Tuesday, November 29, 2005
Jittery Squishing Fields
Anchored by a grayish or flesh-colored pink fields, painterly effects became an irreducible, essentialized subject. Guston applied the paint thickly in the abstract paintings - the brushstroke became subservient to non-objectivity in his hand, serving an end unto itself. It embodied coherence without overt meaning, a space defined by light rather than form, a favoring of color over image.
However it was generally considered that there was a crisis rather than a resolution in these paintings, not so much a fulfillment in this new way of painting, just a departure from the old way - an acknowledgement of the impossibility of the old way. He said in 1958 “I do not see why the loss of faith in the known image and symbol in our time should be celebrated as a freedom. It is a loss from which we suffer and this pathos motivates modern painting and poetry at its heart.”
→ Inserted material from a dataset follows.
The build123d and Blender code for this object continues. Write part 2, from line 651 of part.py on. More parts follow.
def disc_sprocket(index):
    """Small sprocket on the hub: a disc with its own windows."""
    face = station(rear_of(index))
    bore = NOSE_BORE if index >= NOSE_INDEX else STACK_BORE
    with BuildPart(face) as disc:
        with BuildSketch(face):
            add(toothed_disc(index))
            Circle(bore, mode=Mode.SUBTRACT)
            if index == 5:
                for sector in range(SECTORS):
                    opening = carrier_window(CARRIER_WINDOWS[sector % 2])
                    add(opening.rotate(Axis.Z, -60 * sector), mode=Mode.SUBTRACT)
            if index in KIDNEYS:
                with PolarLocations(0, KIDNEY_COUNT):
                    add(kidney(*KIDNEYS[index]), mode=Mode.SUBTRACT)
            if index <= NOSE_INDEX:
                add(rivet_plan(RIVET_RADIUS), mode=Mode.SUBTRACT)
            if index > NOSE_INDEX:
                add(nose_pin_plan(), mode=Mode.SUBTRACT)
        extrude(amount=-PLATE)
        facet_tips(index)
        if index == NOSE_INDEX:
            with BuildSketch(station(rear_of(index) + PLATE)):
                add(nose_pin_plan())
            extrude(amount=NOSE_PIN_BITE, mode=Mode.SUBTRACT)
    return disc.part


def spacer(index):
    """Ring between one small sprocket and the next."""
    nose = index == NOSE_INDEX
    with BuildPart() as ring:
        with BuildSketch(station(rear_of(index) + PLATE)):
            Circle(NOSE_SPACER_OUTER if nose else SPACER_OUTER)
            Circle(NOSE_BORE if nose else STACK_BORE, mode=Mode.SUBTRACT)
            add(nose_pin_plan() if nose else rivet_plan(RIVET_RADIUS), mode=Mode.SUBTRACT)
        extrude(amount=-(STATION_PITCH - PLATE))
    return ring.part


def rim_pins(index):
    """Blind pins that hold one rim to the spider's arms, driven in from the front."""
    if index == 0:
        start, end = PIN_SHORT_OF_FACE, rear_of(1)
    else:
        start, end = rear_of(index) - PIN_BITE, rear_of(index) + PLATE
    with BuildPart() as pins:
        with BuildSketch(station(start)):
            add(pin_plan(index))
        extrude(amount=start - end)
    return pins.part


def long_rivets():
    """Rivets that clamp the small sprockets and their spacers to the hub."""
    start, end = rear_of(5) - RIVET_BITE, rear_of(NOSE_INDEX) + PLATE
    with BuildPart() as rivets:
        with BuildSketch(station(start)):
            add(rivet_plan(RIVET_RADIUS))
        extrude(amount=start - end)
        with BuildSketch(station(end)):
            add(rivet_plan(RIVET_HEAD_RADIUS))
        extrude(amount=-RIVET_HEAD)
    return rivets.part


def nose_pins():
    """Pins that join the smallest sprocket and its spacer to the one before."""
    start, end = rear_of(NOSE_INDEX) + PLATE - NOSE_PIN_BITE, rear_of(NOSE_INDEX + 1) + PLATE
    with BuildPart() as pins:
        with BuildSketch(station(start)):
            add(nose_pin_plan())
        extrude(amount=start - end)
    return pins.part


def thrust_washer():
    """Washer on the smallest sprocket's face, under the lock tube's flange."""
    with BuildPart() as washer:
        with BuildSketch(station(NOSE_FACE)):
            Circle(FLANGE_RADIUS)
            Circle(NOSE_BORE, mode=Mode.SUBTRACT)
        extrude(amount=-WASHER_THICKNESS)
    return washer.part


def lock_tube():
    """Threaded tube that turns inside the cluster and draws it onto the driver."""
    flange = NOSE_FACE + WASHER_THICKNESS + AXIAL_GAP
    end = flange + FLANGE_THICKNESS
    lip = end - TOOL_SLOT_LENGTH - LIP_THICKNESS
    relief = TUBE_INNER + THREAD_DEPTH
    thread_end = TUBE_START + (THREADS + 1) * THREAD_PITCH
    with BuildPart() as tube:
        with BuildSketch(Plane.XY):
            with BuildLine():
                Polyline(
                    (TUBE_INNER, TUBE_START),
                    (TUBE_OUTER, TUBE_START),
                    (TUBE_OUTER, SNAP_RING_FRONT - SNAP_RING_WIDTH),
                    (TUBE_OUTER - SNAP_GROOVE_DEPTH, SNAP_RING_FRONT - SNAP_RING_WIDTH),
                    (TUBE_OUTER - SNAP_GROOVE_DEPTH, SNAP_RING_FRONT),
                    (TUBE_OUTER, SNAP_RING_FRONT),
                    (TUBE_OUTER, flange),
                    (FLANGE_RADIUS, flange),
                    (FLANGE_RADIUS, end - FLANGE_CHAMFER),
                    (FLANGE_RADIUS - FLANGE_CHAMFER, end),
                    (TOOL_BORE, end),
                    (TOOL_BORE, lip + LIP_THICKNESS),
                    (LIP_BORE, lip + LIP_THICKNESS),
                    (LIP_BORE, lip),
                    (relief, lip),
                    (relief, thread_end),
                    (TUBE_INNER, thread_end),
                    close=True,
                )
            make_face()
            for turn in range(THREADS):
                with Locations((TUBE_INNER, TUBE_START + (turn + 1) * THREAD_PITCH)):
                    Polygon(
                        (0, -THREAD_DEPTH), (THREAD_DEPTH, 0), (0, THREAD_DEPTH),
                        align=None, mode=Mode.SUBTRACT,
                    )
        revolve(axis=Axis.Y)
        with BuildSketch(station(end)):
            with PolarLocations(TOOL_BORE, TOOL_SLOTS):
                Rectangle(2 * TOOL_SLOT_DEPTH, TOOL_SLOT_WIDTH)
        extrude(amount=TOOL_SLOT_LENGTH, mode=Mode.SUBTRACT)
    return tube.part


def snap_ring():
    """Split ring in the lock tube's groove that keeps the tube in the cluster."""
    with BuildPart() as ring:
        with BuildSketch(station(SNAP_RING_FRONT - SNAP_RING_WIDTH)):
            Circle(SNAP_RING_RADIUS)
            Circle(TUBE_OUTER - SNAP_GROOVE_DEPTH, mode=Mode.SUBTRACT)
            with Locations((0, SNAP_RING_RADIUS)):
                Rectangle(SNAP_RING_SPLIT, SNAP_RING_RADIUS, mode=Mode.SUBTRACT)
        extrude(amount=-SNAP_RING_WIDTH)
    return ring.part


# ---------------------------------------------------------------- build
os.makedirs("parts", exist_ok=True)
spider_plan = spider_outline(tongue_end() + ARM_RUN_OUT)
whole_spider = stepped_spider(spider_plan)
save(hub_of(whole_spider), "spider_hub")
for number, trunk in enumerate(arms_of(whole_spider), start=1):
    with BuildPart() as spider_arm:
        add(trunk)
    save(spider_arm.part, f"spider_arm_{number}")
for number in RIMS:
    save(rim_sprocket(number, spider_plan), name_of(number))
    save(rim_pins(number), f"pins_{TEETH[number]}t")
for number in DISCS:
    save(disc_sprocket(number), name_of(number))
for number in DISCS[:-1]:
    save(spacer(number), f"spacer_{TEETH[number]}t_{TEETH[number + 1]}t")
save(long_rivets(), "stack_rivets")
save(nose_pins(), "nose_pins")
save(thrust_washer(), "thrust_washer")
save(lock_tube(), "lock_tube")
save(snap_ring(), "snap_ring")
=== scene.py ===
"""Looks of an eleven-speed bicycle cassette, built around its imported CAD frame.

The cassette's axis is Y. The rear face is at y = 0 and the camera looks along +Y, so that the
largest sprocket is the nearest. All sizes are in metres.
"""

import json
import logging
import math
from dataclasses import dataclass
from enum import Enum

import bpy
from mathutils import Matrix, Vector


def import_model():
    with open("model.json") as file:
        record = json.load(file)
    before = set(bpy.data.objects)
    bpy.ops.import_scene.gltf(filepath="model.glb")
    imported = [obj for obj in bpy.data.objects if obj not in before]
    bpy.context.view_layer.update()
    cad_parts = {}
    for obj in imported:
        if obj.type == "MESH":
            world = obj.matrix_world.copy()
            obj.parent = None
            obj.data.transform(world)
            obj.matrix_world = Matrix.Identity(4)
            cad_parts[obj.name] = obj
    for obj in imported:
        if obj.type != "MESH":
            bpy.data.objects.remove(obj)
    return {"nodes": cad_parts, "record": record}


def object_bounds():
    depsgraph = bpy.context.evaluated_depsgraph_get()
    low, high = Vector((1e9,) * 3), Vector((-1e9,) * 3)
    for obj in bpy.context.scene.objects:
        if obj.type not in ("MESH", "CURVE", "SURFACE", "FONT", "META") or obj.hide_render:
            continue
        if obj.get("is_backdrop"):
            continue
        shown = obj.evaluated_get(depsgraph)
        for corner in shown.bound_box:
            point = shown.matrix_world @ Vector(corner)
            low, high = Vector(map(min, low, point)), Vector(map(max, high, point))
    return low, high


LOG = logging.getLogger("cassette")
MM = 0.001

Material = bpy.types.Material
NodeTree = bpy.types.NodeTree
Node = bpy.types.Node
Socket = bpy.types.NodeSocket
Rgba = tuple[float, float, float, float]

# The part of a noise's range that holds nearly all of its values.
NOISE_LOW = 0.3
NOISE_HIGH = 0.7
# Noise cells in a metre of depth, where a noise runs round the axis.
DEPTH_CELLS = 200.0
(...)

Meanwhile, his critics saw a continuation of the expressive and political intentions of his earlier style even in his most formally abstract works. Frank O’Hara spoke of an “openly anxious ego-identification” with seemingly abstract clusters of paint. While Leo Steinberg likened Guston’s meshes of red and gray to bleeding tissue “a universe expanded from a surgeon’s cut.” For both critics there was a powerful sense of the body, as if the artist haunted the work in spite of his non-objective aims.
There was an obvious joy in Guston’s restraint, a dispersal of the artists’ self over the entire picture-making process. His paintings from this time became performances for him, each mark was carefully considered. He achieved an awareness of the material urgency of his medium - to achieve a continuous flow and consistency in handling, quickness of execution was of prime importance. There was a sense of urgent speech rather than the sense of a particular thing spoken.
(Robert Zaller's essay in Critical Inquiry, Autumn 1987 is a reference here - I don't know how to footnote on blogs!!)